The trial court admitted the video of the plaintiff, over the plaintiff’s
objection, through the private investigator, not the employee that took the
video. Id. at 388. In determining that the trial court erred by admitting
the tape, this Court explained:
People who make their living by doing surveillance have an
incentive to find something favorable to the party employing
them. Video cameras can be selectively turned off and on.
Tapes can be edited or altered, and advancing technology will
make alterations harder to detect. We agree with the plaintiffs
that the person operating the video camera ought to be
exposed to cross-examination under oath. The tape was not,
therefore, admissible.
Id. at 389.
However, the factors in Cirillo, which led this Court to consider it
unreliable, are not present in the instant case. There, the tape was made
for the purpose of trial, by someone getting paid by one of the parties.
Here, it was a business a few doors down from the store that was actually
robbed, so it had no incentive to fabricate.

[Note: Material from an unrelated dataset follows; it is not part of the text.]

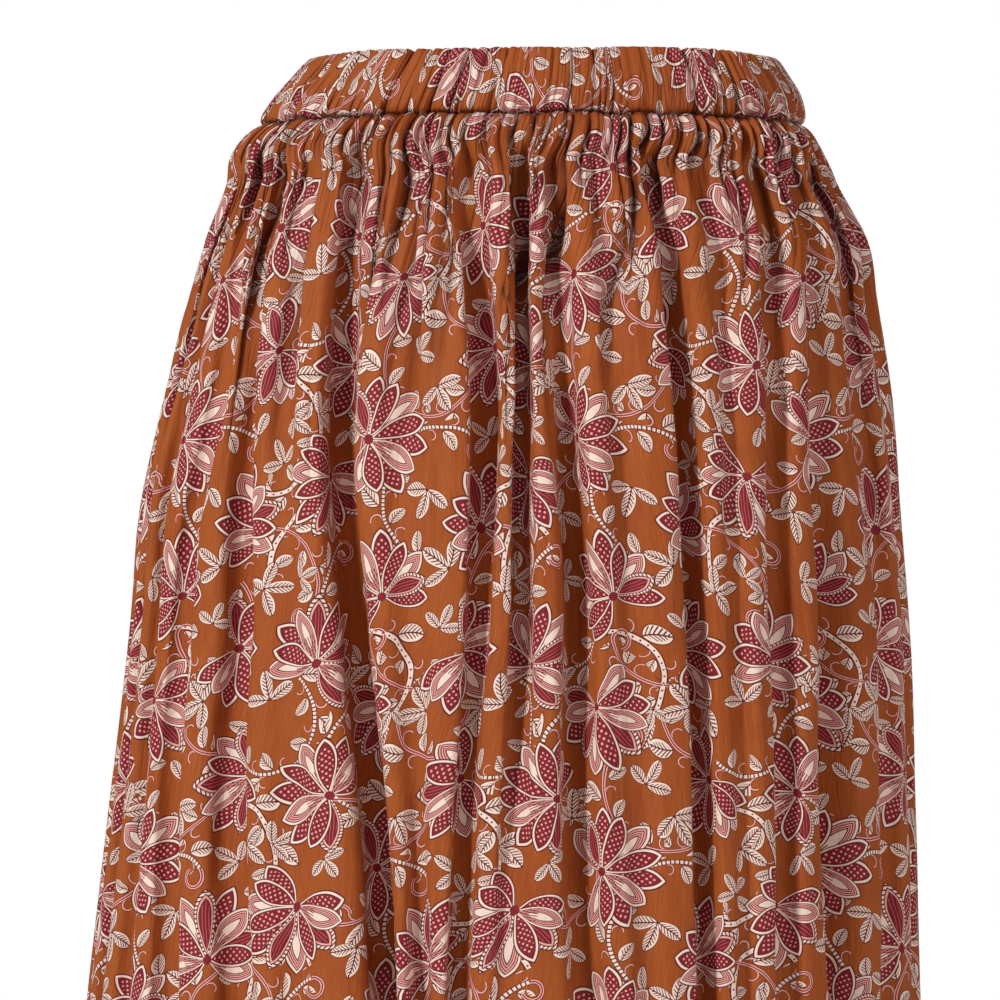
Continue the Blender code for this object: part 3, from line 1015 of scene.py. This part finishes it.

Additionally, the evidence was
comprised of surveillance that was continuous, instead of being selectively
turned on and off, and the evidence was not collected in anticipation of a
specific trial. Finally, although there could generally still be issues of
tampering, here, there was testimony by the general manager that the
video was not and could not have been tampered with prior to being
delivered to law enforcement, and there was no suggestion or inference of
tampering by law enforcement. Therefore, the evidence was sufficient to
negate possible alterations and to meet the authentication factors for silent
witness authentication.
Thus, in reviewing these factors and the trial court’s ruling, we affirm
the trial court ruling admitting the video into evidence.
Affirmed.
TAYLOR, MAY and CONNER, JJ., concur.
* * *
Not final until disposition of timely filed motion for rehearing.